Once the vehicle has arrived at the parking lot, the drivers must wait to be called off. This is done automatically by the system as soon as a loading bay is free. In our example, this information comes in the form of a call-off on a large LED board that is clearly visible to all drivers in the parking lot. To make it clear which vehicle is allowed to drive onto which ramp, the display shows the loading ramp in conjunction with the corresponding license plate number of the truck.
The process continues at the loading ramp: a scanner reads the previously generated loading ticket and the QR code on it. This provides the system with information such as the freight order number, ERP delivery, load quantity, etc. This step ensures that the truck is correctly located at the corresponding loading point and that a green light can be given for loading/unloading. After successful validation, the process begins.

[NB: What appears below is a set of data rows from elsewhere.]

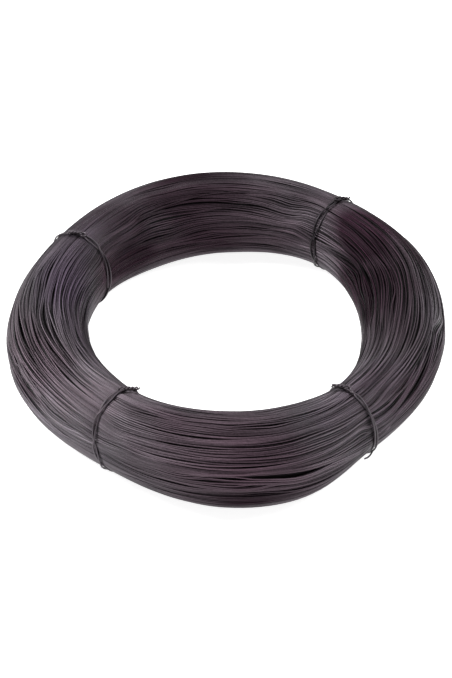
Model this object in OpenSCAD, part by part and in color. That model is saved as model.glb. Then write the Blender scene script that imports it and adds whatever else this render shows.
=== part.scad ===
// Coil of soft black building wire, lying flat and held by four doubled wire ties.
// The wire is one turned ring. Its outer turns show as rounded ridges, pressed flat
// where they lay on the winding drum and where the coil rests on the floor, and it has
// a narrow seat where each tie bites into the bundle.
// A tie is one length of wire folded in half and passed round the bundle. Its two
// strands twist loosely round each other, and its ends come up through its own eye,
// bend over the eye's side and are twisted off along the bundle.
// Millimetres, +Z up. The origin is on the axis of the bore, on the floor. Bearings run
// anticlockwise from +X, seen from above.

/* [Coil] */
// Outside diameter over the widest turns
coil_od = 420; // [380:1:480]
// Diameter of the bore, which is the drum that the coil was wound on
bore_d = 262; // [220:1:290]
// Height of the coil as it lies on the floor
coil_h = 88; // [70:1:110]
// Radius of the bundle's tightest rounding, which is at its top and bottom
crown_r = 35; // [20:0.5:38]
// How far the inner turns are flattened against the drum
drum_flat = 1.5; // [0.5:0.1:3]
// How far the lowest turns are flattened against the floor
floor_flat = 0.7; // [0.3:0.1:2]

/* [Wire] */
// Diameter of the coiled wire
wire_d = 1.65; // [1.2:0.05:4]

/* [Ties] */
// Diameter of the tie wire
tie_wire_d = 1.65; // [1.2:0.05:2.4]
// Gap between the two strands of a tie where they lie side by side
strand_gap = 1.35; // [0.5:0.05:2]
// How many times the two strands twist round each other on their way round the bundle
tie_twists = 3; // [1:1:6]
// Play between strands that cross or pass through an eye
wire_play = 0.1; // [0.05:0.05:0.4]
// Play between a tie and its seat in the bundle
seat_play = 0.2; // [0.1:0.05:0.5]
// Length of the twisted-off end of a tie
tail_len = 20; // [10:1:35]
// Length over which the twisted-off end makes one turn
tail_lay = 7; // [6:0.5:10]
// How far the freest of the twisted-off ends stands off the bundle
tail_lift = 4; // [0:0.5:8]

/* [Tie bearings] */
// Bearing of the tie at the front left
front_left_at = 232; // [225:1:250]
// Bearing of the tie at the front right
front_right_at = 312; // [290:1:320]
// Bearing of the tie at the back right
back_right_at = 51; // [35:1:60]
// Bearing of the tie at the back left
back_left_at = 149; // [130:1:155]

/* [Hidden] */
mm_to_deg = 180 / PI;

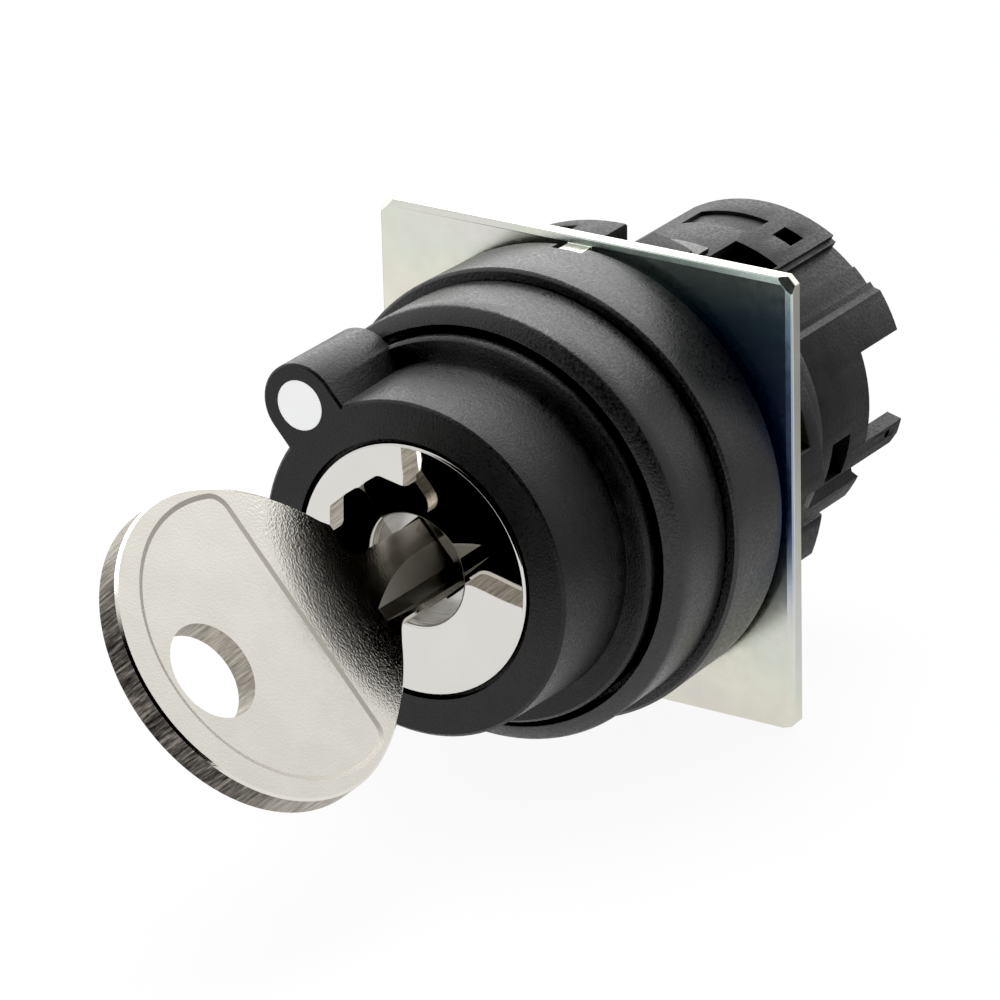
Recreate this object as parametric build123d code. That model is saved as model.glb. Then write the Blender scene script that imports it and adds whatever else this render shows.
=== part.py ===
from build123d import *
import os
from math import cos, radians, sin

os.makedirs("parts", exist_ok=True)

# Selector key switch, 22 mm class. Millimetres. Y runs along the switch axis
# towards the rear, Z is up, and Y = 0 is the front face of the square lock plate.

# ---- driving dimensions -------------------------------------------------
POINTER = 131.0          # pointer and key direction, degrees from +X towards +Z
RUN = 0.05               # radial clearance of a running fit
GAP = 0.03               # clearance between faces that stay together
RIM = 0.2                # bevel on the moulded rims
FAR = 23.0               # past the rear end, for cuts that run out

# lock plate
PLATE_SIDE = 30.0
PLATE_T = 1.0
PLATE_CLIP = 0.55        # cut off each corner, along each side
PLATE_EDGE = 0.12        # steep bevel round the front
PLATE_ROLL = 0.35        # width of the shallow roll inside that bevel
ROLL_DEPTH = 0.05
CORNER_PRESS = 0.42      # width of the pressed corner facets
CORNER_DEPTH = 0.5
LUG_W = 1.6              # lug in the bore, for the slot along the sleeve

# sleeve and bezel
THREAD_R = 11.0
THREAD_ROOT_R = 10.35
THREAD_FROM = 0.6
THREAD_PITCH = 1.5
THREAD_TURNS = 6
SLEEVE_BORE = 9.3
SLEEVE_END = 10.8
FLANGE_R = 14.8
FLANGE_FRONT = -6.25
FLANGE_REAR = -0.8
NOTCH = (13.9, -1.55)    # locating notch in the flange: inner radius, front end
NOTCH_AT = 90.5
BEZEL_R = 14.1
BEZEL_FRONT = -12.0
BEZEL_OPENING_R = 12.97
BEZEL_FOOT = (10.3, -8.6)
GASKET = (13.9, 11.4)
SEAL_AT = (11.5, -9.3)
SEAL_R = 0.6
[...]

After successful loading, the truck moves to the check-out terminal. The set-up from the check-in is repeated here: The vehicle may be on a truck scale again, which now records the full weight. The terminal is at operating height, the drivers scan the ticket they received at check-in and start the check-out process. All data is sent to the connected ERP or transport management system via an interface. This is where the data is processed and the CMR consignment note is created. These legally required freight documents are printed out using the network printer integrated in the terminal (A4 thermal paper printer) and the drivers can pick up the documents without having to wait.
The Smart Yard also Works Without Hardware
With a Smart Yard, yard logistics almost runs by itself. By connecting the various partners - shippers, carriers and truck drivers - everyone is kept up to date. This offers the shipper in particular great advantages for planning their processes. For example, they are informed of delays at an early stage and can redistribute otherwise wasted resources to other workflows. This also makes space management in the warehouse much easier. At the same time, employees only have to worry about the truck drivers to a limited extent and are relieved of their tasks.